Dopo Madrid, Roma. La numero 1 del mondo Iga Swiatek vince gli Internazionali d’Italia per la terza volta in carriera. Lo fa battendo ancora una volta Aryna Sabalenka (numero 2 del mondo) con il risultato di 6-2 6-3, al termine di un match più combattuto rispetto a quanto dica il punteggio. Il prossimo capitolo tra le due sarà adesso al Roland Garros, dove la polacca si presenta da grande favorita. Il secondo Slam stagionale per la bielorussa sarà invece l’occasione di riscattare i due bocconi amari ingoiati nelle ultime settimane tra l’Italia e la Spagna.

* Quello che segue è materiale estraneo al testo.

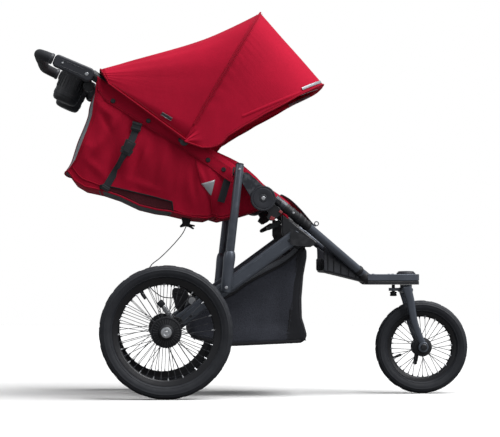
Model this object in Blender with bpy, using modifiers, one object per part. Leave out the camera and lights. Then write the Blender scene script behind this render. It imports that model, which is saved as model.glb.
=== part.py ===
"""Three-wheel jogging stroller: folding frame, reclining seat, canopy, basket and spoked wheels.

Metres, +Z up, +X forward, +Y to the child's left. Points are written from the rear axle's
ground point, and one empty shifts the whole model to the centre of its footprint.
"""
import math

import bmesh
import bpy
from mathutils import Matrix, Vector

for old in list(bpy.data.objects):
    bpy.data.objects.remove(old, do_unlink=True)

# ---------------------------------------------------------------- driving dimensions
GAP = 0.0004                  # between pieces that touch
RUNNING = 0.0003              # radial clearance round a pin or an axle

REAR_R = 0.200                # 16 inch class rear wheel
AXLE_RISE = REAR_R - 0.200    # moves what hangs on the swing arms with the axle
REAR_TYRE_W = 0.047
REAR_RIM_R = 0.162
REAR_RIM_IN_R = 0.1415
REAR_SPOKES = 24
WHEEL_Y = 0.285               # centre plane of a rear wheel
FRONT_R = 0.146               # 12 inch class front wheel
FRONT_TYRE_W = 0.045
FRONT_RIM_R = 0.110
FRONT_RIM_IN_R = 0.095
FRONT_SPOKES = 16
WHEELBASE = 0.808
WHEEL_STEPS = 36
AXLE_R = 0.006
SPOKE_R = 0.0011
BUTTON_R = 0.0165             # the rear wheels' release buttons
BUTTON_TRAVEL = 0.003

TUBE_R = 0.0135               # main and upper frame tubes
TUBE_Y = 0.196                # their centre plane at the hinge
HINGE = Vector((0.2937, 0, 0.6026))
HINGE_TUBE_OFFSET = 0.0225    # tube axes pass this far above the hinge pin
HINGE_DRUM_R = 0.036
HINGE_PLATE_R = 0.030
HINGE_PLATE_T = 0.0144
HINGE_CAP_R = 0.037
HINGE_CAP_T = 0.006
HINGE_PIN_R = 0.006
SOCKET_WALL = 0.002
UPPER_SLOPE = math.radians(34.0)
LOWER_SLOPE = math.radians(38.5)
UPPER_START = 0.038           # from the foot of the hinge pin on each tube's axis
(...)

Questa finale al Foro Italico rappresenta però molto di più di un titolo. Definisce e concretizza in maniera ancora più chiara una rivalità di cui il tennis femminile aveva disperato bisogno. Uno scontro di stili e personalità che genera narrazioni, entusiasmo, seguito, aspettative, e che mancava almeno dal 2015, quando a contrapporsi c’erano Serena Williams e Maria Sharapova. Un dualismo che, torneo dopo torneo, sta crescendo sempre di più. Con il tabellone maschile svuotato dai protagonisti più attesi (tra chi ha rinunciato come Sinner e Alcaraz, e chi ha deluso le attese come Djokovic e Medvedev), la finale femminile tra la polacca e la bielorussa è stata il vero evento al Foro Italico. Quella più attesa e che tutti aspettavano di vedere. Per certi aspetti, è possibile affermare che il tennis femminile ha “salvato” questa edizione degli Internazionali d’Italia. Una cosa che, purtroppo, negli ultimi anni non è capitata spesso.

Una contro l’altra, per spingersi oltre
Iga Swiatek è numero 1 del mondo, Aryna Sabalenka numero 2. La prima ha alzato 4 tornei dello Slam (tre Roland Garros e uno Us Open), la seconda invece 2 (entrambi agli Australian Open). Oggi il bilancio negli scontri diretti vede la leader della classifica avanti per 8-3. Un confronto che vive sul rispetto reciproco e sul rialzo della posta. Una ha bisogno dell’altra per alzare il proprio livello, per spingersi oltre. Una caratteristica che unisce tutte le grandi rivalità della storia del tennis e dello sport in generale. Swiatek tatticamente è micidiale, e sulla terra rossa trova certezze granitiche, quasi inscalfibili. Sabalenka invece è forza ed esplosività. Qualità domate dopo tante difficoltà, e ora incanalate nell’eccellenza e nella costanza di rendimento. Il diritto della bielorussa è più devastante, quello della polacca meno definitivo; il rovescio della Swiatek è una certezza, quello della Sabalenka è meno solido.

Prima dell’ascesa di Sabalenka dopo la vittoria degli Australian Open nel 2023, la Swiatek era la padrona solitaria del tennis femminile. Un dominio che ha raggiunto l’apice con le 37 partite consecutive vinte nella primavera del 2022. Ma si sa, i primati solitari tradizionalmente non attirano, non portano un incremento di appassionati. Serve la rivalità. L’esplosione della Sabalenka, il suo dare continuità alle vittorie e ai risultati dopo il titolo Slam, ha creato quindi i presupposti per lo sviluppo di un dualismo che possa riportare il tennis femminile ai fasti gloriosi di tempi passati. Anni in cui la Wta era a livello (tecnico e mediatico) dell’Atp, con scontri come quello tra Billie Jean King e Margaret Court, Martina Navratilova e Chris Evert o Steffi Graf e Monica Seles. Per non dimenticare quello tra le sorelle Williams.

Il dato
Sabalenka e Swiatek adesso proveranno anche a chiudere definitivamente la fase “democratica” del tennis femminile a livello Slam. Quella che ha spinto 17 tennisti a vincere il loro primo titolo del Grande Slam nelle ultime nove stagioni: Kerber, Muguruza, Ostapenko, Stephens, Wozniacki, Halep, Osaka, Barty, Andreescu, Kenin, Swiatek, Krejcikova, Raducanu, Rybakina, Sabalenka, Vondrousova e Gauff. Per avere un termine di paragone, negli otto anni precedenti (ovvero dal 2008 al 2015) questo numero era la metà e comprendeva Kvitova, Bartoli, Stosur, Pennetta, Azarenka, Li Na, Ivanovic e Schiavone.